Has OpenAI Sora just launched the era of generative video?
Just a few weeks ago, I wrote that we’re probably still a long way from being able to create a movie from a natural language prompt.
Now it looks like it might happen a lot sooner than I thought. OpenAI – creator of ChatGPT, the chatbot that launched the current generative AI craze – has just announced its own text-to-video conversion model, Sora.
To say the results stunned the AI community is an understatement. While we can’t use it for ourselves yet, the videos show near-photorealistic footage of a woman walking through a Gold Rush-era American town and city, generated from simple text prompts.
According to people I’ve talked to, that puts them two or three years ahead of where they were supposed to be when it comes to generative video. This is just another sign that the AI revolution is going to unfold at a much faster pace than many predict.
But generative video – while technically astonishing – creates ethical and societal challenges that go beyond those posed by the automated creation of text, images and sounds.
So let’s take a look at what it is, what it does, and perhaps most importantly, what it means for a world in which it will inevitably become increasingly difficult to tell the difference between the real and the digital.
So what is Sora?
Basically, Sora is to video what ChatGPT is to writing, and Dall-E 3 is to image generation. You type in what you want to see and it appears, in full motion, before your eyes.
None of the videos released so far have sound, but given the advances in AI sound and music generation, we can only assume that will happen soon.
AI generative video creators aren’t entirely new. I described a number of them that have appeared over the last year or so in the article I linked to at the start of this article. But most of the time, even though they generate text, overlays and effects, they do not produce real video animation. However, there are some exceptions, such as Track.
At this early stage, as impressive as it is, it’s not going to give us the next Toy Story from a prompt. But the potential is virtually limitless. Cinematographers can use it to visualize concepts and scenes or generate special effects. Teachers can create immersive historical reenactments and makers can use them to create prototypes and demonstrations.

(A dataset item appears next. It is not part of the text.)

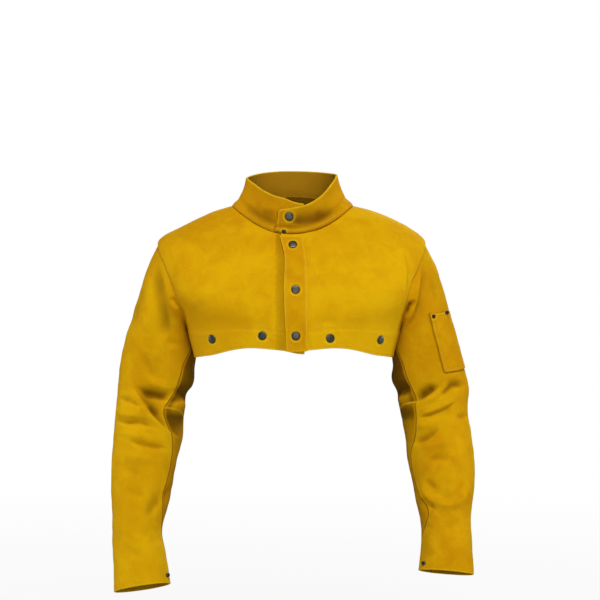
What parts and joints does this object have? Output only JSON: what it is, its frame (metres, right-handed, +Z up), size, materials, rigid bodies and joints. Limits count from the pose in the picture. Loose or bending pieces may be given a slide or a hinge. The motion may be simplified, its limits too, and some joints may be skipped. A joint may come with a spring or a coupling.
{
  "type": "leather welding cape sleeves",
  "caption": "Cropped leather welding cape with long sleeves, a snapped stand collar, a snapped front placket, a pen pocket on one sleeve, and snaps along the front hem for a bib.",
  "frame": {"origin": "on the wearer's upright axis, at the height of the neck seam on top of the shoulders", "axes": "+Z up along the standing wearer, -Y the wearer's front, +X the wearer's left"},
  "size_m": [0.6362, 0.2546, 0.7421],
  "materials": {
    "split_leather": "golden yellow split cowhide with a short suede nap",
    "snap_metal": "dark oxidised snap caps with a low shine",
    "rivet_metal": "dark oxidised small rivets"
  },
  "bodies": {
    "root": {"collar": "split_leather", "right_front_panel": "split_leather", "left_front_panel": "split_leather", "front_placket": "split_leather", "back_panel": "split_leather", "right_hem_facing": "split_leather", "left_hem_facing": "split_leather", "right_top_sleeve": "split_leather", "right_under_sleeve_upper": "split_leather", "right_under_sleeve_lower": "split_leather", "left_top_sleeve": "split_leather", "left_under_sleeve_upper": "split_leather", "left_under_sleeve_lower": "split_leather", "sleeve_pocket": "split_leather", "collar_snap": "snap_metal", "placket_snap_1": "snap_metal", "placket_snap_2": "snap_metal", "placket_snap_3": "snap_metal", "hem_snap_1": "snap_metal", "hem_snap_2": "snap_metal", "hem_snap_3": "snap_metal", "hem_snap_4": "snap_metal", "collar_rivet": "rivet_metal", "pocket_rivet_1": "rivet_metal", "pocket_rivet_2": "rivet_metal", "right_cuff_rivet": "rivet_metal", "left_cuff_rivet": "rivet_metal"}
  },
  "joints": []
}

At the moment, Sora can generate videos up to one minute long. And it’s more than just generating images (if we are to consider that simple now): creating a set of consecutive images to give the impression of movement; it is able to track the positioning of objects so that they move realistically and consistently with other objects, moving in front of or behind them, for example.
It can even perform complex operations such as “remembering” objects as they leave the camera so that they are accurately recreated when they come back into view.

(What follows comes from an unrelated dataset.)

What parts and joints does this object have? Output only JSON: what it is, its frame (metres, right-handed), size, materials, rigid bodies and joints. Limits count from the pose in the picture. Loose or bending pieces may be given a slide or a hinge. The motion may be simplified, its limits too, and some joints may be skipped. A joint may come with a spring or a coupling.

This is of course not perfect and OpenAI admits that it will generate inconsistencies, such as objects not following the laws of physics or causality.
But from what we’ve seen, it’s an amazing technology that gives a tantalizing glimpse of what we’ll soon be able to do!
How it works?
Like Dall-E and other image generators, Sora is essentially a diffusion model, meaning that it creates images from random “noise” and gradually derandomizes them, transforming them into an image that matches invites them.
Over thousands or tens of thousands of steps, the images that make up the video become more defined.
What really makes it special is the ability to understand how the objects – people or anything else – in the setting would realistically interact with everything else. This could mean that water makes objects wet when passing through it or that a ball falls and moves on the ground realistically as it falls.
Just as ChatGPT understands words from their context and learns how they fit together with other words to communicate meaning, Sora understands how things act and behave in real-world contexts. OpenAI hasn’t given details about the data it’s being trained on, but it will likely be many, many hours of real-world video footage from which it can learn how objects, people, animals, and objects landscapes move and interact.
In addition to generating entirely new footage, it can continue existing video and recreate existing footage from new angles.
Is the world ready for generative video on demand?
Sora offers amazing possibilities. But allowing everyone to create realistic videos of whatever they want clearly won’t be without danger.
Scams and phishing attacks could become more sophisticated, for example by using deepfake videos to make fraudulent activities appear more legitimate or plausible. We’ve seen this before with AI voiceovers overlaid on celebrity footage to make it seem like they’re giving support.
It will inevitably become easier to create non-consensual videos that bear convincing resemblances to real people, which could be used to cause harm or for blackmail purposes.
I am sure we will also see it used to try to subvert democratic processes and spread fake news and disinformation, with the aim of undermining trust in politicians, governments or institutions.
OpenAI tells us that it has built protections into its algorithms to prevent many of these uses and is also developing its own tools to help identify harmful content. But as we’ve seen with ChatGPT, it’s highly likely that workarounds will be found, or copied products will emerge without protections in place.
Addressing these issues will require a concerted effort involving education, legislation, and the adoption of robust frameworks around responsible and ethical use of AI. Unfortunately, as has been the case with any transformative technology, from mechanization to automobiles and computing, it seems inevitable that damage will be done.
But the genie is now out of the bottle, meaning it’s up to responsible AI users and advocates to ensure society effectively manages these risks while also enabling its transformative potential to be realized.